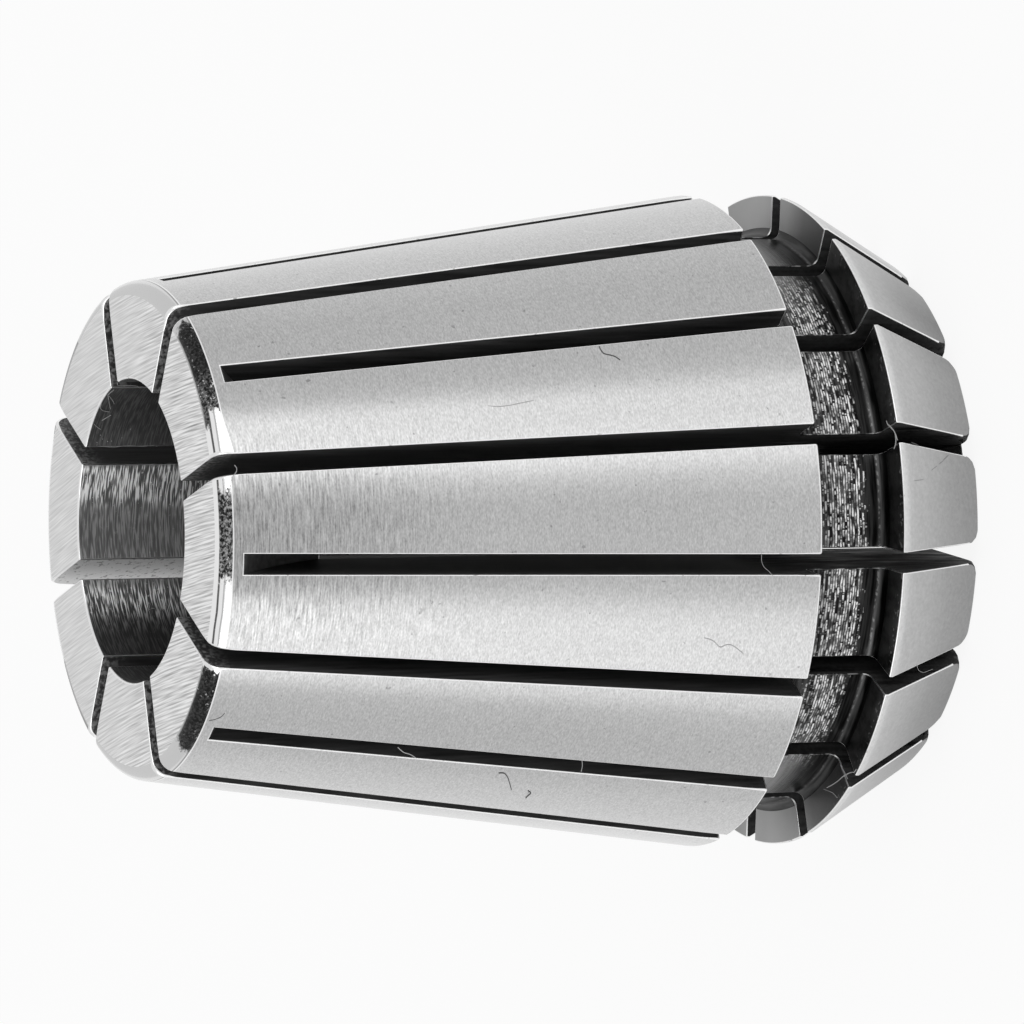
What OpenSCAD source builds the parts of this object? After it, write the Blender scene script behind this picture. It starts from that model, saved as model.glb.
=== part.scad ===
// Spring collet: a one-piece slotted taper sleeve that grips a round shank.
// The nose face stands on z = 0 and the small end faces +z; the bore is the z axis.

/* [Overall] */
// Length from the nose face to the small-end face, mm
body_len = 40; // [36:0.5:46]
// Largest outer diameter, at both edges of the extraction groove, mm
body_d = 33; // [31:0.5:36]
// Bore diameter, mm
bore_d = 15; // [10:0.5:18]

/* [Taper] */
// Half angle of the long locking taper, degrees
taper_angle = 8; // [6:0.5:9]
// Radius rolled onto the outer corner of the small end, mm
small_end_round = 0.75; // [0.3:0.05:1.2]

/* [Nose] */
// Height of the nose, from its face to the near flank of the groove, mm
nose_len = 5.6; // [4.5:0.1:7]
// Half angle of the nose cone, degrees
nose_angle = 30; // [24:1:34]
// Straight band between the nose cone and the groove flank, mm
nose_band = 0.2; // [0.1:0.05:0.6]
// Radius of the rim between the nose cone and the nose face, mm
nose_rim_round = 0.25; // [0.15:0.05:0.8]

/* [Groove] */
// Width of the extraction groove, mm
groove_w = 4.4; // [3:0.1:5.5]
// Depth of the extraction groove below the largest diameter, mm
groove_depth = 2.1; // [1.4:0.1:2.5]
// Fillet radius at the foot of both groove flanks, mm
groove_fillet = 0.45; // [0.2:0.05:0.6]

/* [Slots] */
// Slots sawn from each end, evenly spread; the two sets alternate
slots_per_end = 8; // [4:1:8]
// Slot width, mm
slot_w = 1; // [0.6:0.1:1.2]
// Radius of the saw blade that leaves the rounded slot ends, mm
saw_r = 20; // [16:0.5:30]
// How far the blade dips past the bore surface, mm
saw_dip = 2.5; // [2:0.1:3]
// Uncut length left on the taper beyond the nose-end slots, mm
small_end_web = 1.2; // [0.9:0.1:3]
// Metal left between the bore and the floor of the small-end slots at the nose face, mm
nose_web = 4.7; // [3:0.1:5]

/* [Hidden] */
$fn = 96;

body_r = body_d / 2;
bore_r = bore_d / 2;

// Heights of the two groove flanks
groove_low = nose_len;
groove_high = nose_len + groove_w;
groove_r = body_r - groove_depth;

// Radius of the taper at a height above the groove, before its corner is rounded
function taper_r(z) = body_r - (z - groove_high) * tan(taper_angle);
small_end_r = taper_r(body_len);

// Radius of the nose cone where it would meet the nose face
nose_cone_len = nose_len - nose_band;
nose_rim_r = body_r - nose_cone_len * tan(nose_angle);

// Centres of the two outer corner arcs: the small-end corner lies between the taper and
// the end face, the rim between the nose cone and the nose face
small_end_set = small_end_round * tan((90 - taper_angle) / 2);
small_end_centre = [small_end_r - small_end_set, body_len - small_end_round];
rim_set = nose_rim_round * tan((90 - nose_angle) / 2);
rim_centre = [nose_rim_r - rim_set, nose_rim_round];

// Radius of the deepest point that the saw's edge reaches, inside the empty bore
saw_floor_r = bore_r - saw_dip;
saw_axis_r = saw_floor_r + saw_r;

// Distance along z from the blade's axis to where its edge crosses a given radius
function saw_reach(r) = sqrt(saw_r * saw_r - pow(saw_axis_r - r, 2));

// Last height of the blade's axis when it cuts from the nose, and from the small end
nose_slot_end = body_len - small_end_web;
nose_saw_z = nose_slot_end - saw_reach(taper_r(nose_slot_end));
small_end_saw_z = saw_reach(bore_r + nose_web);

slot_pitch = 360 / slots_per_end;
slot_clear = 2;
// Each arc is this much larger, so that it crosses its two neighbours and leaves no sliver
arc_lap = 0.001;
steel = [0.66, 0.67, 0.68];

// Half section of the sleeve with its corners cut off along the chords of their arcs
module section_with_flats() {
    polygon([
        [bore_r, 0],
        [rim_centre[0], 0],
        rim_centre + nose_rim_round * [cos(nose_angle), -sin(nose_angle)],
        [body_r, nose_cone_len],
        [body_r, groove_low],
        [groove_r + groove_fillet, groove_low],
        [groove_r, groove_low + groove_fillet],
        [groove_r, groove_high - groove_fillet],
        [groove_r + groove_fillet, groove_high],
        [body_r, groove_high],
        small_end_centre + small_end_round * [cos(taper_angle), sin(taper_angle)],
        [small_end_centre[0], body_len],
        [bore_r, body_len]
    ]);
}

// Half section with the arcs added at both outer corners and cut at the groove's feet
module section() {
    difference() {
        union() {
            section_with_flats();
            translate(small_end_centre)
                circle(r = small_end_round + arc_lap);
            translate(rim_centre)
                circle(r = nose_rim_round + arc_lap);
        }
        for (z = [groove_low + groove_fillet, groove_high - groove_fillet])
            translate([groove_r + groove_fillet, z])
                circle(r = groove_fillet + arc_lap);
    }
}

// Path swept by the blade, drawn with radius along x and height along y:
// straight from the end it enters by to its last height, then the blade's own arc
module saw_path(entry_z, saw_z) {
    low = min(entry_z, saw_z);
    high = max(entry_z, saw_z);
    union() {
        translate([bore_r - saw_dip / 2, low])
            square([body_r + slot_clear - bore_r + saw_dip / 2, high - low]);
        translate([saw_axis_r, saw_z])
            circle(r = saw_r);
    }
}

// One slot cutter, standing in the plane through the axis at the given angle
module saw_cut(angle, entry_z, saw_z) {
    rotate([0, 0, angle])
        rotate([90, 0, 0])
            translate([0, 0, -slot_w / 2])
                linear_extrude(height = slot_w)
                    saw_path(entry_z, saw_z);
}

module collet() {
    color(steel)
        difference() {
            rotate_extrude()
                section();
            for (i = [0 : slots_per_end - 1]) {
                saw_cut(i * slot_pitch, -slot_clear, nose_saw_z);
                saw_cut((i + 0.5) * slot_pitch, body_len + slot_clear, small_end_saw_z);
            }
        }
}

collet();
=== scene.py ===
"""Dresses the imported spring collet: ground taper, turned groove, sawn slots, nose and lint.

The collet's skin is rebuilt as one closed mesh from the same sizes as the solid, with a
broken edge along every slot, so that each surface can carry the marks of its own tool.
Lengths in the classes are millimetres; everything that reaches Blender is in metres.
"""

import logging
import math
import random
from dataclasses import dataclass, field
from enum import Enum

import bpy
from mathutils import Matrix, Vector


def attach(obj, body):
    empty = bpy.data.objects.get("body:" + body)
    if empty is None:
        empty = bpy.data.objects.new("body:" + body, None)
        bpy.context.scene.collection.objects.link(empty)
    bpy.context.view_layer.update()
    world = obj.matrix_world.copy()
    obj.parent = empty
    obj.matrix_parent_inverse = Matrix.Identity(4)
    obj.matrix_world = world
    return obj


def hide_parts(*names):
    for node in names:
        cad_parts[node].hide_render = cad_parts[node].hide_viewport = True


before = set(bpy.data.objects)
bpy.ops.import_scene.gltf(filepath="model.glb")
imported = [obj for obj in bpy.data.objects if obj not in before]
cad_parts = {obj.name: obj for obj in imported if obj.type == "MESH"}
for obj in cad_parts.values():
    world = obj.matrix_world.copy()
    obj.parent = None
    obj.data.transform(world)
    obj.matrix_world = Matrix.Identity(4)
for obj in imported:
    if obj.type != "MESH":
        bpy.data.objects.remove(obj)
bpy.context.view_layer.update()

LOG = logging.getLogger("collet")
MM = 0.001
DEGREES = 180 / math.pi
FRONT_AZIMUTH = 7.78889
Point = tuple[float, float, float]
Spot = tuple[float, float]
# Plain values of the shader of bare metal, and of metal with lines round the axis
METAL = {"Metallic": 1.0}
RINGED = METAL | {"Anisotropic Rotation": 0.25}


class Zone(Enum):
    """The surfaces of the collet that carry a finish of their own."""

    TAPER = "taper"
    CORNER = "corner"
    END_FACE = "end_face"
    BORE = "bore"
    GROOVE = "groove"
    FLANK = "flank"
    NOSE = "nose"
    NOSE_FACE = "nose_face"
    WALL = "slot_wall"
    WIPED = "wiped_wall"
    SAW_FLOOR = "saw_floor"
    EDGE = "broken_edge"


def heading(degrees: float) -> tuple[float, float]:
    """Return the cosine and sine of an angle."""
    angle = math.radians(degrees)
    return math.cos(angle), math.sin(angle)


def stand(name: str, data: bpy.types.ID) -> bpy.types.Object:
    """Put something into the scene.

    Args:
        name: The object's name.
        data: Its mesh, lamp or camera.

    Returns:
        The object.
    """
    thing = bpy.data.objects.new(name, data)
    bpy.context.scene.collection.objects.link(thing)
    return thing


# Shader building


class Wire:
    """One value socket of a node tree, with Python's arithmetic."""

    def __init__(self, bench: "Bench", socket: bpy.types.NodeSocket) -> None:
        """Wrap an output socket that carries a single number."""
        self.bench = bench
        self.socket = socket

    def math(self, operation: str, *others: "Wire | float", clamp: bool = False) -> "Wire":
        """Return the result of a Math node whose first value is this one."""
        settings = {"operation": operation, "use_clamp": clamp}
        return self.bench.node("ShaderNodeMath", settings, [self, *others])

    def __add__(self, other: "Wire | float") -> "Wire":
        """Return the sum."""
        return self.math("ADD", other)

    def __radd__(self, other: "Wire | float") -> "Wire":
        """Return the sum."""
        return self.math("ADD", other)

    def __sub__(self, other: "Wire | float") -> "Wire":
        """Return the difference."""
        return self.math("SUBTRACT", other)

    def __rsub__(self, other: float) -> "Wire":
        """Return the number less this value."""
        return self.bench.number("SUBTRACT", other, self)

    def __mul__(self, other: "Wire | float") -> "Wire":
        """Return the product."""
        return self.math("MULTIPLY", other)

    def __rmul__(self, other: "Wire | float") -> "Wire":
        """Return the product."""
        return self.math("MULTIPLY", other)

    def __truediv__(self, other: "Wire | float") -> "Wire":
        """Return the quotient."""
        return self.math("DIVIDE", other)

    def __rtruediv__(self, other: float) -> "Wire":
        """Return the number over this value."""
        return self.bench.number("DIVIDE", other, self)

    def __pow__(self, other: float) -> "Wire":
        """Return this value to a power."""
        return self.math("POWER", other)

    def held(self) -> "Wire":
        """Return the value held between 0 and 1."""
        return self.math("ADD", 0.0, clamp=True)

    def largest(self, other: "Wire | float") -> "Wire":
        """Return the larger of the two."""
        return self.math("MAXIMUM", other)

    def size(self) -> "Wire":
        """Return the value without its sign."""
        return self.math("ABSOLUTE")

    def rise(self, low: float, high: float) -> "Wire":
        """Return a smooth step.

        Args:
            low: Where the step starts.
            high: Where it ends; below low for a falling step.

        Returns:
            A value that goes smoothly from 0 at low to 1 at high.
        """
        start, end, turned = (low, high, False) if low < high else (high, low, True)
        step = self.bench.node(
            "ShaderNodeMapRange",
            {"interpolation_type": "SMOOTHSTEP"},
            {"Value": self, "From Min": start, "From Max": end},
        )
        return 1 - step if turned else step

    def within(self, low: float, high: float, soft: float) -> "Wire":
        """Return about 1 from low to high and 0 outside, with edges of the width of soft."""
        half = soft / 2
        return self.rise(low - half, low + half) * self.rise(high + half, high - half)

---

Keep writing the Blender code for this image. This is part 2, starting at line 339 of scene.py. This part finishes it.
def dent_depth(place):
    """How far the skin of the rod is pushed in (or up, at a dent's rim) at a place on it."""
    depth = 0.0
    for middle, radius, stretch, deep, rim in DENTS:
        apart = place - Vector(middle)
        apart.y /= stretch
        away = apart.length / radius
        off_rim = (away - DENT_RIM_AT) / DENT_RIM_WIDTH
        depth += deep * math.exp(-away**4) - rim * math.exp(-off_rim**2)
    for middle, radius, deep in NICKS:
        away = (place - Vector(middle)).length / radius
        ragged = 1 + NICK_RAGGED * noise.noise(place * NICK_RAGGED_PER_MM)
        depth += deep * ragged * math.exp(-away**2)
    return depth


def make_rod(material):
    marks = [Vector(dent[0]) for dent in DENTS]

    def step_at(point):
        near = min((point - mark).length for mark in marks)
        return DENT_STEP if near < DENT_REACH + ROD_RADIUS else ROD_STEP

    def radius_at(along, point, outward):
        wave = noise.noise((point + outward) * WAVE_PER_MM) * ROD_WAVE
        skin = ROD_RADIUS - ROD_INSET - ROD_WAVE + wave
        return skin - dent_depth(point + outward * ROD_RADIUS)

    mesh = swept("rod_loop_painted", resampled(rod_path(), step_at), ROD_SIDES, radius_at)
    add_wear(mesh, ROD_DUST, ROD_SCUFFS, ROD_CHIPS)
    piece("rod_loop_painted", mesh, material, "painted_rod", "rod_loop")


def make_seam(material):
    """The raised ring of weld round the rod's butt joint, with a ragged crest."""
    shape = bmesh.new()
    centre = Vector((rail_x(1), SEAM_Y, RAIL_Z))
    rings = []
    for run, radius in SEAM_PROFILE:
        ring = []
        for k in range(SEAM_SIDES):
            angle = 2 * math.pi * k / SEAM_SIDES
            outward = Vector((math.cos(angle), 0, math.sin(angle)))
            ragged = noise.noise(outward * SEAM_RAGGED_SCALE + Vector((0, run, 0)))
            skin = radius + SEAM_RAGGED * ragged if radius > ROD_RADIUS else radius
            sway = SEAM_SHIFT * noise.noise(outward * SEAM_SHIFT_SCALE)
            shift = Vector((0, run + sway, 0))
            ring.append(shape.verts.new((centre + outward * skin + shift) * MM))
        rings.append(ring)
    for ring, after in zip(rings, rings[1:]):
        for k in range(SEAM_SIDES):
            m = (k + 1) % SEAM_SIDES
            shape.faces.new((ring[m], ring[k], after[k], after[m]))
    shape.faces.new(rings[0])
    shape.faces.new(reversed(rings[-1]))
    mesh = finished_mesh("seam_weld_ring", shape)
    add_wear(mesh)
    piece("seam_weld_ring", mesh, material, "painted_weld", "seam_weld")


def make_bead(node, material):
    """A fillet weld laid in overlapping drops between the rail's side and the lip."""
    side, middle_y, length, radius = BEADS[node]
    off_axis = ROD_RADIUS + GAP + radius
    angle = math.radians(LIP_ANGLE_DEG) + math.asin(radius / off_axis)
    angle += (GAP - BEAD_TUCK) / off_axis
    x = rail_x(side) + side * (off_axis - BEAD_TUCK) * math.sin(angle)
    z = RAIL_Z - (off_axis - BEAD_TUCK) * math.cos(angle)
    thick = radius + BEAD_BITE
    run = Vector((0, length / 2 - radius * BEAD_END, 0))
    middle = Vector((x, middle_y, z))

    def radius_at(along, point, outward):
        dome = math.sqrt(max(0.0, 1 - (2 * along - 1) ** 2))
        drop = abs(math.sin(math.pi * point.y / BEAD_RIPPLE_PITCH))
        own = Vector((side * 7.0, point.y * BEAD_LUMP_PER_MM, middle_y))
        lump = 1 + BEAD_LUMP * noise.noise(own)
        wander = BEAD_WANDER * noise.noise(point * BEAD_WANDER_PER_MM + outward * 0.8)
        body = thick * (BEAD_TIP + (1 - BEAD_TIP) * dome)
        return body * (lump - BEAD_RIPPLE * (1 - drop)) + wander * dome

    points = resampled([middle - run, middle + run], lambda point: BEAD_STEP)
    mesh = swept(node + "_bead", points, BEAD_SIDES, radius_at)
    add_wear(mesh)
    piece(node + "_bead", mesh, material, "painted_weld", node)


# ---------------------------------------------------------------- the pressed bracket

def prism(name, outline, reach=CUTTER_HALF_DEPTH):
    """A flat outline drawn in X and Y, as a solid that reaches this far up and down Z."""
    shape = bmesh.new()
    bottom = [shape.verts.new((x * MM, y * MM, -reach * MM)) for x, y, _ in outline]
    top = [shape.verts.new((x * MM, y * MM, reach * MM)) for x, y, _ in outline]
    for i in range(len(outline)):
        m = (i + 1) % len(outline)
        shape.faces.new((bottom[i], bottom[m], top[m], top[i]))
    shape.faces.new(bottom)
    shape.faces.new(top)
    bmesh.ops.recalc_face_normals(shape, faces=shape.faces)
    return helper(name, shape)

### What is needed
Looking at the data above, return every line from the one with "the given angle" down to the one with "cad_parts[node].hide_render = cad_parts[node].hide_viewport", exactly and inclusively.

### Expected answer
// One slot cutter, standing in the plane through the axis at the given angle
module saw_cut(angle, entry_z, saw_z) {
    rotate([0, 0, angle])
        rotate([90, 0, 0])
            translate([0, 0, -slot_w / 2])
                linear_extrude(height = slot_w)
                    saw_path(entry_z, saw_z);
}

module collet() {
    color(steel)
        difference() {
            rotate_extrude()
                section();
            for (i = [0 : slots_per_end - 1]) {
                saw_cut(i * slot_pitch, -slot_clear, nose_saw_z);
                saw_cut((i + 0.5) * slot_pitch, body_len + slot_clear, small_end_saw_z);
            }
        }
}

collet();
=== scene.py ===
"""Dresses the imported spring collet: ground taper, turned groove, sawn slots, nose and lint.

The collet's skin is rebuilt as one closed mesh from the same sizes as the solid, with a
broken edge along every slot, so that each surface can carry the marks of its own tool.
Lengths in the classes are millimetres; everything that reaches Blender is in metres.
"""

import logging
import math
import random
from dataclasses import dataclass, field
from enum import Enum

import bpy
from mathutils import Matrix, Vector


def attach(obj, body):
    empty = bpy.data.objects.get("body:" + body)
    if empty is None:
        empty = bpy.data.objects.new("body:" + body, None)
        bpy.context.scene.collection.objects.link(empty)
    bpy.context.view_layer.update()
    world = obj.matrix_world.copy()
    obj.parent = empty
    obj.matrix_parent_inverse = Matrix.Identity(4)
    obj.matrix_world = world
    return obj


def hide_parts(*names):
    for node in names:
        cad_parts[node].hide_render = cad_parts[node].hide_viewport = True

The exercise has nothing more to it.